In the 17th century, ships often sailed to and from Estonia on goods runs. The captain of a ship paid crew members a certain sum each (say £10) for the journey London – Estonia – London. On arrival in Estonia, the crew would threaten to leave, which would mean the captain could not return. In reply, the captain would offer the crew more money (say £15) so that they would accompany him back. However, on arrival in London, the captain only paid the original £10, since the crew were legally obliged to sail back to London and therefore have not shown any consideration for the extra money.

Promissory Estoppel

There exists one further situation in which Pinnel’s Case law does not apply. This is where one party has depended on the agreement to a significant extent and has made decisions based on this promise which would lose them money if the agreement were withdrawn.

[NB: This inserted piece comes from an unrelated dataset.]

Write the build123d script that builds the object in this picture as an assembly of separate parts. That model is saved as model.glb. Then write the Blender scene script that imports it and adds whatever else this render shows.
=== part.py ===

Central London Property Trust Ltd v High Trees House Ltd. (1947): H rented a block of flats from C for £2500, and sublet these. During the war, property rents fell significantly, and H agreed with C to reduce the payment to £1250 per year until the end of the war, so that H could reduce the rental on sublets. After the war, C sued for the difference. Note that in the agreement, C gave $1250 consideration a year, while H gave none – ordinarily this would make the second agreement not a contract, and therefore H would lose.  However, the judge gave an equitable judgement of promissory estoppel, and C lost.

Promissory estoppel is an equitable judgement designed to be used when:

  • something is promised
  • this thing is intended to be relied upon, and
  • this thing is relied upon.

Therefore we can adapt Pinnel’s Case law to give a general rule: part-payment of a debt cannot be held as consideration unless it is made at a different time, it is made in a different place, it is made in a different form, or promissory estoppel applies.

Privity of a contract is an extension of this. The owner of the flats has a contract with the landlord, who then sublets. The subletee cannot sue the owner since no contract exists between the subletee and the owner, and there is no consideration from the subletee to the owner.